If she doesn’t say yes, it doesn’t count.” I also purposefully put my kids in this situation, where I ask them to jump on me, and then I tell them to stop. It’s very serious if someone says stop and you don’t do it.

Other parents applauded the idea of teaching kids about practicing consent outside of sexual activity.

As Kayemgi put it,

Talking about all the ways we practice consent outside of sexual activity is so important. It really helps to hammer the message home. We practice consent as a society all the time (or we should, anyway) and people don’t even realize they are doing it. Not scrolling to the next photo when someone hands you their phone is a form of practicing consent.

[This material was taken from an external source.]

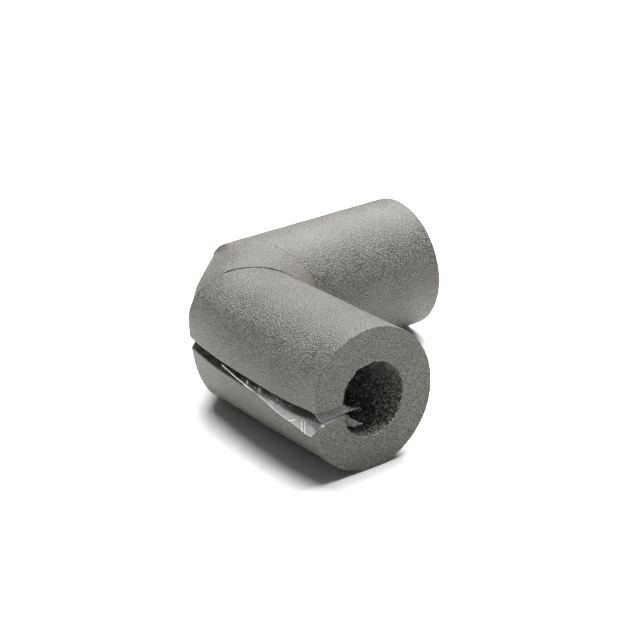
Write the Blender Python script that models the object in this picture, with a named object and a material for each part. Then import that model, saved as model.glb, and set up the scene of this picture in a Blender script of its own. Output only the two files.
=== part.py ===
"""Slit pipe insulation elbow: two foam tube legs joined by a mitred corner wedge, with film in the slit.

Metres, Z up. The near leg runs along -Y and the far leg along +X, on one level. The origin is under the
middle of the object's box. The parts hang on an empty at the corner where the legs' axes cross. Each section
is worked out in millimetres as (b, z): b runs from the tube's axis towards the outside of the bend, z upwards
from the axis.
"""

import math

import bmesh
import bpy
from mathutils import Matrix, Vector

MM = 0.001

# Tube section, mm.
BORE_RADIUS = 14.0
OUTER_RADIUS = 27.0

# Run of the elbow, mm. The legs are measured from the corner where their axes cross.
NEAR_LEG = 98.0
FAR_LEG = 91.0
WEDGE_LENGTH = 30.0
MITRE_SLOPE = math.tan(math.radians(22.5))
SEAM_GAP = 0.3

# Slit through the wall on the outside of the bend, mm from the axis.
SLIT_TOP = 1.7
SLIT_BOTTOM = -2.2

# Flattening of the wall beside the slit: deepest at the seams, fading along each leg, mm. It is whole where
# the wall is this far from the axis or farther.
FLATTEN_FROM = 20.0
FLATTEN_DEPTH = 6.5
FLATTEN_FADE = 33.0
FLATTEN_CENTRE = -2.5
FLATTEN_REACH = 22.0
END_DEPTH = 2.0
END_FADE = 12.0
END_CENTRE = -3.0
END_REACH = 16.0
LIP_DROOP = 1.6
LIP_DROOP_FADE = 10.0
LIP_DROOP_REACH = 2.0

# Release film, mm.
FILM_THICKNESS = 0.3
FILM_CLEARANCE = 0.3
LIP_CLEARANCE = 0.4
UPPER_FILM_OUT = 0.3
FILM_INNER_EDGE = 12.6
FILM_FOLD = 13.0
TAIL_LENGTH = 7.9
TAIL_RUN = 5.0
UPPER_TAIL_DROP = 2.8
LOWER_TAIL_DROP = 6.0
TURNED_DOWN = 0.8
FLAP_DEPTH = 4.9
FLAP_RUN = 29.0
FLAP_SHAPE = 0.7

# A distance that stands for no cut at all, mm, and the angle from which an edge is shaded sharp, degrees.
FAR_AWAY = 1000.0
SHARP_ANGLE = 35.0

ARC_STEPS = 40
LEG_STEPS = (0.0, 0.02, 0.05, 0.1, 0.16, 0.24, 0.34, 0.46, 0.58, 0.7, 0.82, 0.92, 1.0)
FAR_STEPS = tuple(1.0 - share for share in reversed(LEG_STEPS))
WEDGE_STEPS = (0.0, 0.25, 0.5, 0.75, 1.0)


def clear_scene():
    for obj in list(bpy.data.objects):
        bpy.data.objects.remove(obj, do_unlink=True)


def material(name, colour, roughness, alpha=1.0):
    made = bpy.data.materials.new(name)
    made.use_nodes = True
    shader = made.node_tree.nodes["Principled BSDF"]
    shader.inputs["Base Color"].default_value = (*colour, 1.0)
    shader.inputs["Roughness"].default_value = roughness
    shader.inputs["Metallic"].default_value = 0.0
    shader.inputs["Alpha"].default_value = alpha
    made.diffuse_color = (*colour, alpha)
    return made


def foam_material(name):
    """Grey closed-cell foam, matt."""
    return material(name, (0.30, 0.30, 0.305), 0.85)


def film_material(name):
    """Thin clear film."""
    return material(name, (0.85, 0.86, 0.87), 0.12, 0.35)


def ease(x):
    x = min(1.0, max(0.0, x))
    return x * x * (3.0 - 2.0 * x)


def bump(z, centre, reach):
    return max(0.0, 1.0 - ((z - centre) / reach) ** 2)


def inward(z, from_seam, from_end):
    """How far the wall beside the slit is drawn in, at full weight."""
    drawn = FLATTEN_DEPTH * math.exp(-from_seam / FLATTEN_FADE) * bump(z, FLATTEN_CENTRE, FLATTEN_REACH)
    drawn += END_DEPTH * math.exp(-((from_end / END_FADE) ** 2)) * bump(z, END_CENTRE, END_REACH)
    if z < 0.0:
        beside_slit = math.exp(-(((z - SLIT_BOTTOM) / LIP_DROOP_REACH) ** 2))
        drawn += LIP_DROOP * math.exp(-from_end / LIP_DROOP_FADE) * beside_slit
    return drawn


def shifted(b, z, from_seam, from_end):
    return b - ease(b / FLATTEN_FROM) * inward(z, from_seam, from_end)


def foam_section():
    """The split tube's outline before flattening: over the outside, then back round the bore."""
    points = []
    for radius, forward in ((OUTER_RADIUS, True), (BORE_RADIUS, False)):
        top = math.asin(SLIT_TOP / radius)
        low = math.asin(SLIT_BOTTOM / radius) + 2.0 * math.pi
        arc = []
        for i in range(ARC_STEPS + 1):
            angle = top + (low - top) * i / ARC_STEPS
            arc.append((radius * math.cos(angle), radius * math.sin(angle)))
        points.extend(arc if forward else reversed(arc))
    return points


class Segment:
    """A straight stretch of the elbow, cut by a plane at either end.

    Its own frame starts at the middle of its first cut, with X along its axis and Y to the outside of the bend.
    """

    def __init__(self, start, heading, length, start_slope, end_slope, seam_at_start, seam_at_end):
        self.start = Vector((*start, 0.0))
        self.heading = math.radians(heading)
        self.length = length
        self.start_slope = start_slope
        self.end_slope = end_slope
        self.seam_at_start = seam_at_start
        self.seam_at_end = seam_at_end

    def limits(self, b, gap, short):
        """Where a line at b starts and ends along the axis, less a gap at a seam and a shortfall at an open end."""
        low = self.start_slope * b + (gap if self.seam_at_start else short)
        high = self.length + self.end_slope * b - (gap if self.seam_at_end else short)
        return low, high

    def place(self, share, b, z, gap=0.0, short=0.0):
        """The point at this share of the way along, with the flattening put in, in the segment's own frame."""
        low, high = self.limits(b, gap, short)
        before = share * (high - low)
        after = (1.0 - share) * (high - low)
        from_seam = min(before if self.seam_at_start else FAR_AWAY, after if self.seam_at_end else FAR_AWAY)
        from_end = min(FAR_AWAY if self.seam_at_start else before, FAR_AWAY if self.seam_at_end else after)
        if self.seam_at_start and self.seam_at_end:
            from_seam = 0.0
        drawn = shifted(b, z, from_seam, from_end)
        low, high = self.limits(drawn, gap, short)
        return Vector((low + (high - low) * share, drawn, z))

    def film_ring(self, share, points):
        """The film's section at this share of the way along, in the elbow's frame."""
        turn = Matrix.Rotation(self.heading, 3, "Z")
        return [self.start + turn @ self.place(share, b, z, 0.0, FILM_CLEARANCE) for b, z in points]


def segments():
    """Near leg, wedge and far leg, each run away from the near open end."""
    seam = WEDGE_LENGTH * math.sqrt(0.5)
    near = Segment((0.0, -NEAR_LEG), 90.0, NEAR_LEG - seam, 0.0, MITRE_SLOPE, False, True)
    wedge = Segment((0.0, -seam), 45.0, WEDGE_LENGTH, -MITRE_SLOPE, MITRE_SLOPE, True, True)
    far = Segment((seam, 0.0), 0.0, FAR_LEG - seam, -MITRE_SLOPE, 0.0, True, False)
    return near, wedge, far


def loft(name, rings, surface, paired):
    """Closed solid through rings of equally many points. A paired end is filled between outside and bore."""
    mesh = bpy.data.meshes.new(name)
    built = bmesh.new()
    rows = [[built.verts.new(point * MM) for point in ring] for ring in rings]
    count = len(rings[0])
    for first, second in zip(rows, rows[1:]):
        for i in range(count):
            j = (i + 1) % count
            built.faces.new((first[i], first[j], second[j], second[i]))
    for row in (rows[0], rows[-1]):
        if paired:
            for i in range(count // 2 - 1):
                built.faces.new((row[i], row[i + 1], row[count - 2 - i], row[count - 1 - i]))
        else:
            built.faces.new(row)
    bmesh.ops.recalc_face_normals(built, faces=built.faces)
    built.to_mesh(mesh)
    built.free()
    mesh.shade_smooth()
    mesh.set_sharp_from_angle(angle=math.radians(SHARP_ANGLE))
    mesh.materials.append(surface)
    return bpy.data.objects.new(name, mesh)


def foam(name, segment, steps):
    """A foam segment, lofted in its own frame and turned into its place on the elbow."""
    outline = foam_section()
    rings = [[segment.place(share, b, z, SEAM_GAP / 2) for b, z in outline] for share in steps]
    made = loft(name, rings, foam_material(name + "_foam"), True)
    made.location = segment.start * MM
    made.rotation_euler.z = segment.heading
    return made


def film(name, section):
    """A strip of film along all three segments, lofted in the elbow's frame."""
    return loft(name, film_rings(section), film_material(name + "_clear"), False)


def lip_edge(z):
    """The outer edge of the slit wall at this height, before flattening."""
    return math.sqrt(OUTER_RADIUS**2 - z**2)


def film_rings(section):
    """Rings of a film from the near end on: section gives its (b, z) points for the distance from that end."""
    near, wedge, far = segments()
    rings = [near.film_ring(share, section(near.length * share)) for share in LEG_STEPS]
    rings += [wedge.film_ring(share, section(FAR_AWAY)) for share in WEDGE_STEPS[1:]]
    rings += [far.film_ring(share, section(FAR_AWAY)) for share in FAR_STEPS[1:]]
    return rings


def tail(run, drop):
    """How far the film reaches into the bore at its loose corner by the near end, and how far it hangs there."""
    share = max(0.0, 1.0 - run / TAIL_RUN)
    return TAIL_LENGTH * share, drop * share


def upper_film_section(run):
    """The strip under the upper face of the slit."""
    top = SLIT_TOP - FILM_CLEARANCE
    low = top - FILM_THICKNESS
    reach, drop = tail(run, UPPER_TAIL_DROP)
    outer = lip_edge(SLIT_TOP) + UPPER_FILM_OUT
    return [
        (FILM_INNER_EDGE - reach, low - drop),
        (FILM_FOLD, low),
        (outer, low),
        (outer, top),
        (FILM_FOLD, top),
        (FILM_INNER_EDGE - reach, top - drop),
    ]


def lower_film_section(run):
    """The strip on the lower face of the slit, turned down over the lip. Near the open end it hangs as a flap."""
    low = SLIT_BOTTOM + FILM_CLEARANCE
    top = low + FILM_THICKNESS
    reach, drop = tail(run, LOWER_TAIL_DROP)
    bottom = low - TURNED_DOWN - FLAP_DEPTH * ease(1.0 - run / FLAP_RUN) ** FLAP_SHAPE
    middle = (low + bottom) / 2
    inside = LIP_CLEARANCE
    outside = inside + FILM_THICKNESS
    return [
        (FILM_INNER_EDGE - reach, low - drop),
        (FILM_FOLD, low),
        (lip_edge(low) + inside, low),
        (lip_edge(middle) + inside, middle),
        (lip_edge(bottom) + inside, bottom),
        (lip_edge(bottom) + outside, bottom),
        (lip_edge(middle) + outside, middle),
        (lip_edge(top) + outside, top),
        (FILM_FOLD, top),
        (FILM_INNER_EDGE - reach, top - drop),
    ]


def under_middle(parts):
    """The spot under the middle of the parts' box."""
    bpy.context.view_layer.update()
    points = [part.matrix_world @ vertex.co for part in parts for vertex in part.data.vertices]
    low = [min(point[i] for point in points) for i in range(3)]
    high = [max(point[i] for point in points) for i in range(3)]
    return Vector(((low[0] + high[0]) / 2, (low[1] + high[1]) / 2, low[2]))


def main():
    clear_scene()
    collection = bpy.data.collections.new("pipe_insulation_elbow")
    bpy.context.scene.collection.children.link(collection)
    elbow = bpy.data.objects.new("elbow", None)
    collection.objects.link(elbow)
    near, wedge, far = segments()
    parts = [
        foam("near_leg", near, LEG_STEPS),
        foam("corner_wedge", wedge, WEDGE_STEPS),
        foam("far_leg", far, FAR_STEPS),
        film("upper_film", upper_film_section),
        film("lower_film", lower_film_section),
    ]
    for part in parts:
        part.parent = elbow
        collection.objects.link(part)
    elbow.location = -under_middle(parts)


main()
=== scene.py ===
"""The slit foam pipe elbow as it looks: grained skin, cut ends, pebbly bore, sticky slit and crinkled film.

Shapes are worked out in millimetres from the elbow's corner, where the two legs' axes cross, and set in
the frame's metres at the end. A section point is (b, z): b runs from a tube's axis to the outside of the
bend and z upwards from the axis. Run is the distance along the slit's lips from the near end. An angle
round a section is 0 at the heel, outside the bend, a quarter turn at the top and a half turn at the throat.
"""

import math

import bpy
import numpy as np
from mathutils import Matrix, Vector


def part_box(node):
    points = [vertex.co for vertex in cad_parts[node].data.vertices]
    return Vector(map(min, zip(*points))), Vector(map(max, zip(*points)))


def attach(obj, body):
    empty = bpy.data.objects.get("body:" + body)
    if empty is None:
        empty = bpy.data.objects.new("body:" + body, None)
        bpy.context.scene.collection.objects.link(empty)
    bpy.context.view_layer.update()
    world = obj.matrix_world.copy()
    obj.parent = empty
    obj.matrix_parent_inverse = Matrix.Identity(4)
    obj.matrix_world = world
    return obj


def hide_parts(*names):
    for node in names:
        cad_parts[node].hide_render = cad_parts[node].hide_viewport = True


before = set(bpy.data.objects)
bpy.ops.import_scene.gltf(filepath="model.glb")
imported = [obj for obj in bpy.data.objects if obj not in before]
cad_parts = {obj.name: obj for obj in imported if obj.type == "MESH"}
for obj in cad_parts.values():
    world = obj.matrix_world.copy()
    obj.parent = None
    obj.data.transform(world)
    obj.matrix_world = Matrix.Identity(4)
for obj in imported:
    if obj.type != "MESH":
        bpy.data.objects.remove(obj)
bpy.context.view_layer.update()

MM = 0.001

# The tube and the run of the elbow, mm.
BORE_RADIUS = 14.0
OUTER_RADIUS = 27.0
NEAR_LEG = 98.0
FAR_LEG = 91.0
WEDGE_LENGTH = 30.0
MITRE_SLOPE = math.tan(math.radians(22.5))

# The wedge lies at 45 degrees: this share of a length along it goes along X, and as much along Y.
DIAGONAL = math.sqrt(0.5)
SEAM = WEDGE_LENGTH * DIAGONAL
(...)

Asking everyone their opinion when you plan a group activity. Asking permission before you post a friend’s photo online, saying, ‘Hey, do you have a minute to talk right now?’ at work, asking a kid if it’s ok to give them a hug. It’s all practicing consent! Awesome job on making this a little lesson in consent for your kids.

One parent noted that they were struggling to teach their kids the same lesson in a way that truly resonates. The Redditor, BatFace wrote:

I have this conversation all the time with my 7-year-old son. My 3-year-old daughter isn’t really touchy freely and he is. He often, like multiple times a day, will just randomly surprise hug her and she hates it.

I have to try to tell him that I understand he is trying to show love but she doesn’t feel it as love and does not consent to being touched like that. I’m struggling trying to come up with a way to explain so he understands, because it doesn’t feel like what I’m saying is sinking in.”

BatFace chatted about the issue with another Redditor and landed on the idea of creating a “no tolerance” rule, in which her son would be sent to his room after the first offense as opposed to the second.